When intelligent-video cameras are used with thermal versions, the installer’s expertise is of paramount importance. For this reason we recommend to have at least 6 pixels available for each object.
As for data security, there are no threats thanks to the use of multi-level password access, IP address filtering, digest authentication, user access log, IEEE 802.1X network access control, HTTPS encryption as well as SD card or NAS storage. Another advantage: The use of non-proprietary VAPIX and ONVIF-based open systems allow for easy integration of devices made by other manufacturers as well as the systems’ scalability, and the system provides the flexibility to add new cameras in the future.
When selecting an Axis Partner with Axis Academy qualifications you can rest assured that a wind farm is equipped with the best that technology has to offer now and tomorrow. We offer our partners the required skills through the “Axis Communications Academy” training program.

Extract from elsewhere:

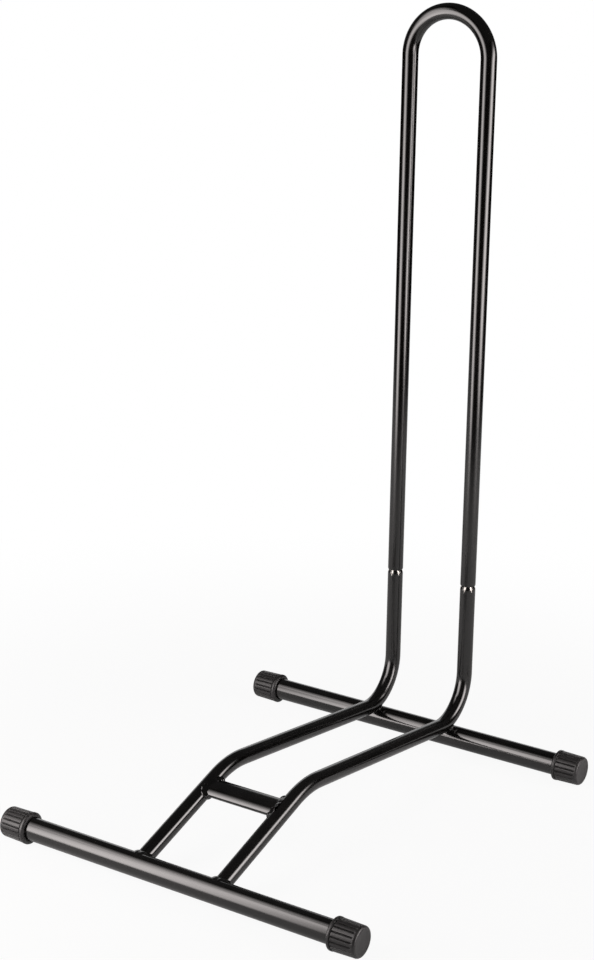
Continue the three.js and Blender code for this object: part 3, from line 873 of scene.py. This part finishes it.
def rear_weld(node, finishes):
    """Waisted fillet between the elbow and the rear cross tube below it.

    At an offset (x, q) from the contact, the cross tube lies sqrt(R^2 - q^2) - R below it. The
    elbow's underside lies B + r - sqrt((B + sqrt(r^2 - x^2))^2 - q^2) above it, where B is the
    bend's radius. The bead's radius grows from its waist to either foot as the cube of the share of
    the height.
    """
    normal_2d = unit(ELBOW_CENTRE - REAR_AXIS)
    normal = np.array([0.0, *normal_2d])
    sideways = np.cross(X_AXIS, normal)
    contact = np.array([middle(node)[0], *(REAR_AXIS + normal_2d * CROSS_TUBE_RADIUS)])
    angles = round_angles(BEAD_SIDES)
    shares = np.linspace(-1, 1, 2 * BEAD_STEPS + 1)[:, None]
    waist = REAR_BEAD_WAIST * lumps(angles, REAR_WAIST_LUMP)
    foot = REAR_BEAD_FOOT * lumps(angles, REAR_FOOT_LUMP)
    radii = np.minimum(waist + (foot - waist) * np.abs(shares) ** 3, WITHIN_TUBE * SIDE_TUBE_RADIUS)
    along = radii * np.cos(angles)
    off = radii * np.sin(angles)
    low = np.sqrt(CROSS_TUBE_RADIUS**2 - off**2) - CROSS_TUBE_RADIUS
    ridge = ELBOW_RADIUS + np.sqrt(SIDE_TUBE_RADIUS**2 - along**2)
    high = ELBOW_RADIUS + SIDE_TUBE_RADIUS + WELD_GAP - np.sqrt(ridge**2 - off**2)
    heights = low - BEAD_SINK / 2 + (high - low + BEAD_SINK) * (1 + shares) / 2
    grid = contact + along[:, :, None] * X_AXIS + off[:, :, None] * sideways
    grid = grid + heights[:, :, None] * normal
    poles = contact + np.array([[-REAR_BEAD_WAIST / 2], [REAR_BEAD_WAIST / 2]]) * normal
    points = np.vstack([grid.reshape(-1, 3), poles])
    piece = add_piece(node + "_bead", points, poled_faces(*grid.shape[:2]), finishes["weld"])
    fit_piece(piece, "base", node)


# ---------------------------------------------------------------- hoop


def hoop_path(step):
    """Places and directions up the left leg, over the half turn and down the right leg, in X and Z."""
    left = np.array([[-HALF_SPACING, HOOP_FOOT], [-HALF_SPACING, HOOP_TOP]])
    corners = np.vstack([left, left[::-1] * [-1, 1]])
    return bent_path(corners, [HALF_SPACING] * 2, step)


def hoop_rings(places, directions, radii):
    """Rings along a path in the plane of the hoop."""
    line = in_space(places, X_AXIS, Z_AXIS, (0.0, RISER_Y, 0.0))
    return rings(line, in_space(directions, X_AXIS, Z_AXIS), radii, -Y_AXIS)


def hoop_skin():
    """Outside of the hoop. Its lower edges are quarter ovals: drop = edge x (1 - sqrt(1 - t^2))."""
    places, directions = hoop_path(BEND_STEP)
    rise = np.linspace(0, LEG_EDGE_RISE, LEG_EDGE_ROWS)
    drop = LEG_EDGE * (1 - np.sqrt(1 - (1 - rise / LEG_EDGE_RISE) ** 2))
    left_foot = np.stack([np.full(LEG_EDGE_ROWS, -HALF_SPACING), HOOP_FOOT + rise], 1)
    right_foot = (left_foot * [-1, 1])[::-1]
    up = np.repeat(directions[:1], LEG_EDGE_ROWS, 0)
    down = np.repeat(directions[-1:], LEG_EDGE_ROWS, 0)
    radii = SIDE_TUBE_RADIUS - np.concatenate([drop, np.zeros(len(places) - 2), drop[::-1]])
    places = np.vstack([left_foot, places[1:-1], right_foot])
    directions = np.vstack([up, directions[1:-1], down])
    return hoop_rings(places, directions, row_values(radii, SIDE_TUBE_SIDES))


def hoop(node, finishes):
    """Tall hoop: two straight legs joined by a half turn, with rounded lower edges, and its bore."""
    skin = hoop_skin()
    places, directions = hoop_path(BORE_BEND_STEP)
    bore_radius = SIDE_TUBE_RADIUS - SIDE_TUBE_WALL
    bore_radii = same_radius(len(places), bore_radius, SIDE_TUBE_SIDES)
    bore = hoop_rings(places, directions, bore_radii)
    grid = np.vstack([skin, bore[::-1]])
    edge = np.zeros(grid.shape[:2])
    edge[:WORN_LEG_ROWS] = 1
    edge[len(skin) - WORN_LEG_ROWS : len(skin)] = 1
    faces = loop_faces(*grid.shape[:2])
    piece = add_piece(node + "_skin", grid, faces, finishes["coat"], edge)
    fit_piece(piece, "hoop", node)


# ---------------------------------------------------------------- camera

CAMERA_PLACE = Vector((1.01405, -1.55673, 0.90603))
CAMERA_AZIMUTH = radians(33.6116)
CAMERA_ELEVATION = radians(17.025)
CAMERA_ROLL = radians(0.8064)
CAMERA_LENS = 77.39
SENSOR_LONG_SIDE = 36.0


def photo_camera():
    """Camera of the photograph: azimuth and elevation of its place, then a roll about its axis."""
    lens = bpy.data.cameras.new("photo_camera")
    lens.lens = CAMERA_LENS
    lens.sensor_width = SENSOR_LONG_SIDE
    camera = bpy.data.objects.new("photo_camera", lens)
    around = Matrix.Rotation(CAMERA_AZIMUTH, 3, "Z")
    down = Matrix.Rotation(pi / 2 - CAMERA_ELEVATION, 3, "X")
    roll = Matrix.Rotation(CAMERA_ROLL, 3, "Z")
    turn = (around @ down @ roll).to_4x4()
    camera.matrix_world = Matrix.Translation(CAMERA_PLACE) @ turn
    bpy.context.scene.collection.objects.link(camera)
    bpy.context.scene.camera = camera


# ---------------------------------------------------------------- studio
# A white table in a dark room. One soft box stands before the rack to its left, with a panel that
# carries it on overhead, and one stands to its right. The table's white starts a little before the
# rack and runs on behind it as the backdrop, and the rest of the floor is dark.
#
# Each ramp below gives where it starts and ends, in metres or as a share of a direction, and then
# its level at the start and at the end, where these aren't 0 and 1.

WHITE = (1.0, 1.0, 1.0, 1.0)
TABLE_TONE = (0.55, 0.55, 0.55, 1.0)
LAMP_TONE = (1.0, 0.94, 0.925, 1.0)
ROOM_TONE = (0.02, 0.02, 0.02, 1.0)
VIEW_AHEAD = (-sin(CAMERA_AZIMUTH), cos(CAMERA_AZIMUTH), 0.0)
VIEW_RIGHT = (cos(CAMERA_AZIMUTH), sin(CAMERA_AZIMUTH), 0.0)

BOX_TOP = 1.3
LEFT_RISE = (-1.1, -0.42)
LEFT_RISE_SHIFT = (0.7, 1.2, 0.0, 0.45)
LEFT_FALL = (-0.42, 0.1, 1.0, 0.0)
LEFT_FALL_SHIFT = (0.75, 1.45, 0.0, 0.7)
LEFT_FOOT = (-0.1, 0.13)
LEFT_LEVEL = (0.2, 1.3, 8.3, 4.6)
HIGH_RISE = (-1.5, -0.8)
HIGH_FALL = (-0.65, -0.3, 1.0, 0.0)
HIGH_LEVEL = (-0.9, 0.0, 4.6, 0.0)
RIGHT_RISE = (-0.8, -0.02)
RIGHT_FALL = (0.04, 0.66, 1.0, 0.0)
RIGHT_FOOT = (-0.1, 0.18)
RIGHT_LEVEL = (0.75, 1.2, 10.0, 0.8)
RIGHT_LEAN_START = 0.15
RIGHT_LEAN = 0.9

FLOOR_RADIUS = 30.0
FLOOR_SIDES = 96
TABLE_FRONT = (-0.95, -0.5)
TABLE_SIDE = (1.1, 1.5, 1.0, 0.0)
SHADOW_SHARE = (0.3, 0.9, 0.07, 0.0)
TABLE_IN_GLOSS = 0.3
BACKDROP_SIDES = (0.8, 0.93)
BACKDROP_TOP = (0.2, 0.38, 1.0, 0.0)
ROOM_LEVEL = (0.1, 0.6, 0.025, 0.055)


def along_axis(tree, vector, axis):
    """Share of a vector along an axis."""
    node = add_node(tree, "ShaderNodeVectorMath", {0: vector, 1: axis}, operation="DOT_PRODUCT")
    return node.outputs["Value"]


def kinds_of_ray(tree):
    """Two outputs that are 1 for a ray from the camera, and for one that gloss or glass sends on."""
    path = tree.nodes.new("ShaderNodeLightPath").outputs
    mirrored = maths(tree, "MAXIMUM", path["Is Glossy Ray"], path["Is Transmission Ray"])
    return path["Is Camera Ray"], mirrored


def studio_panel(name, points):
    """Flat panel that is no part of the rack; returns it and the empty tree of its material."""
    mesh = bpy.data.meshes.new(name)
    mesh.from_pydata(np.asarray(points, float).tolist(), [], [tuple(range(len(points)))])
    panel = bpy.data.objects.new(name, mesh)
    bpy.context.scene.collection.objects.link(panel)
    material = bpy.data.materials.new(name)
    material.use_nodes = True
    material.node_tree.nodes.clear()
    mesh.materials.append(material)
    return panel, material.node_tree


def show(tree, kind, shader):
    """Links a shader to a new output of a kind: Material or World."""
    output = tree.nodes.new("ShaderNodeOutput" + kind)
    tree.links.new(shader.outputs[0], output.inputs["Surface"])


def soft_box(name, corner, width, height, glow):
    """Glowing panel that the camera doesn't see, from its lowest corner and its two sides.

    Glow works out its light from the place on it.
    """
    low = np.array(corner)
    points = [low, low + height, low + np.add(width, height), low + width]
    panel, tree = studio_panel(name, points)
    panel.visible_camera = False
    panel.visible_shadow = False
    place = tree.nodes.new("ShaderNodeTexCoord").outputs["Object"]
    light = glow(tree, *add_node(tree, "ShaderNodeSeparateXYZ", {0: place}).outputs)
    back = tree.nodes.new("ShaderNodeNewGeometry").outputs["Backfacing"]
    strength = product(tree, light, maths(tree, "SUBTRACT", 1.0, back))
    lamp = add_node(tree, "ShaderNodeEmission", {"Color": LAMP_TONE, "Strength": strength})
    show(tree, "Material", lamp)


def left_glow(tree, x, y, z):
    """Light of the left soft box: brightest across its middle, weaker and further left higher up."""
    rise = eased(tree, maths(tree, "ADD", x, eased(tree, z, *LEFT_RISE_SHIFT)), *LEFT_RISE)
    fall = eased(tree, maths(tree, "ADD", x, eased(tree, z, *LEFT_FALL_SHIFT)), *LEFT_FALL)
    return product(tree, rise, fall, eased(tree, z, *LEFT_FOOT), eased(tree, z, *LEFT_LEVEL))


def high_glow(tree, x, y, z):
    """Light of the panel that carries the left soft box on over the rack, and fades out there."""
    rise = eased(tree, x, *HIGH_RISE)
    fall = eased(tree, x, *HIGH_FALL)
    return product(tree, rise, fall, eased(tree, y, *HIGH_LEVEL))


def right_glow(tree, x, y, z):
    """Light of the right soft box: its bright middle runs back as it goes up."""
    above = maths(tree, "MAXIMUM", maths(tree, "SUBTRACT", z, RIGHT_LEAN_START), 0.0)
    across = maths(tree, "SUBTRACT", y, product(tree, above, RIGHT_LEAN))
    rise = eased(tree, across, *RIGHT_RISE)
    fall = eased(tree, across, *RIGHT_FALL)
    return product(tree, rise, fall, eased(tree, z, *RIGHT_FOOT), eased(tree, z, *RIGHT_LEVEL))


def studio_lamps():
    """The left soft box with its panel overhead, and the right soft box."""
    upright = (0, 0, BOX_TOP)
    overhead = (0, 0.8, 0)
    soft_box("left_soft_box", (-2.0, -0.7, 0.0), (2.15, 0, 0), upright, left_glow)
    soft_box("high_soft_box", (-1.6, -0.7, BOX_TOP), (1.4, 0, 0), overhead, high_glow)
    soft_box("right_soft_box", (1.25, -0.85, 0.0), (0, 2.6, 0), upright, right_glow)


def studio_floor():
    """Pale table top. The camera sees it white, with a share of the object's shadow near it.

    Gloss sees a share of its white, and the rest of what it sees there is the table as it is lit.
    """
    angles = round_angles(FLOOR_SIDES)
    rim = np.stack([np.cos(angles), np.sin(angles), 0 * angles], 1) * FLOOR_RADIUS
    tree = studio_panel("studio_floor", rim)[1]
    place = tree.nodes.new("ShaderNodeTexCoord").outputs["Object"]
    ahead = along_axis(tree, place, VIEW_AHEAD)
    aside = maths(tree, "ABSOLUTE", along_axis(tree, place, VIEW_RIGHT))
    paper = product(tree, eased(tree, ahead, *TABLE_FRONT), eased(tree, aside, *TABLE_SIDE))
    length = add_node(tree, "ShaderNodeVectorMath", {0: place}, operation="LENGTH")
    shadowed = eased(tree, length.outputs["Value"], *SHADOW_SHARE)
    seen, mirrored = kinds_of_ray(tree)
    level = maths(tree, "ADD", seen, product(tree, mirrored, paper))
    share = product(tree, maths(tree, "ADD", seen, mirrored), maths(tree, "SUBTRACT", 1.0, shadowed))
    share = product(tree, share, eased(tree, seen, 0.0, 1.0, TABLE_IN_GLOSS, 1.0))
    matt = add_node(tree, "ShaderNodeBsdfDiffuse", {"Color": mixed(tree, paper, ROOM_TONE, TABLE_TONE)})
    glow = add_node(tree, "ShaderNodeEmission", {"Color": WHITE, "Strength": level})
    shaders = {0: share, 1: matt.outputs[0], 2: glow.outputs[0]}
    show(tree, "Material", add_node(tree, "ShaderNodeMixShader", shaders))


def studio_room():
    """World: white to the camera, white low down behind the rack in gloss, and else a dark room."""
    world = bpy.data.worlds.new("studio_room")
    bpy.context.scene.world = world
    world.use_nodes = True
    tree = world.node_tree
    tree.nodes.clear()
    way = tree.nodes.new("ShaderNodeTexCoord").outputs["Generated"]
    height = height_part(tree, way)
    behind = eased(tree, along_axis(tree, way, VIEW_AHEAD), *BACKDROP_SIDES)
    low = eased(tree, height, *BACKDROP_TOP)
    seen, mirrored = kinds_of_ray(tree)
    white = maths(tree, "MAXIMUM", seen, product(tree, mirrored, behind, low))
    level = maths(tree, "MAXIMUM", white, eased(tree, height, *ROOM_LEVEL))
    show(tree, "World", add_node(tree, "ShaderNodeBackground", {"Color": WHITE, "Strength": level}))


# ---------------------------------------------------------------- the rack


def build_rack():
    """Every piece of the rack, in place of its CAD node."""
    finishes = make_finishes()
    for end in ("front", "rear"):
        cross_tube(end + "_cross_tube", finishes)
        for side in ("left", "right"):
            end_cap(f"{end}_{side}_cap", finishes)
    rung("wheel_rung", finishes)
    for side in ("left", "right"):
        side_tube(side + "_side_tube", finishes)
        front_weld(f"front_{side}_weld", finishes)
        rung_weld(f"rung_{side}_weld", finishes)
        rear_weld(f"rear_{side}_weld", finishes)
    hoop("upper_hoop", finishes)


photo_camera()
studio_lamps()
studio_floor()
studio_room()
build_rack()
bpy.context.scene.view_settings.view_transform = "Standard"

Filed Under: Cybersecurity, News, O&M
Sam Robson-Davis says
Interesting ideas and unexpected complications. At some point in the future it would be great to have solar powered drones sitting on a platform on the wind turbine. These could have cameras that would auto detect movement in the distance and go into auto pilot to do a circuit and return to its position. Getting the data from the drone may prove difficult though. Unless it was able to periodically fly back to base. Perhaps a dream World.. it would be great to have these installed on wind turbines on the perimeters of marine protected areas. For the first time in history, there could be some policing of marine protected areas. There could be considerable funding for a project such as this one from charities and governments.
Olivier Landel says
When it comes to the off-shore installations, thermal cameras combined with the right dedicated analytics can also inform in advance with abnormal presence in the windfarm zone and alert with potential collisions.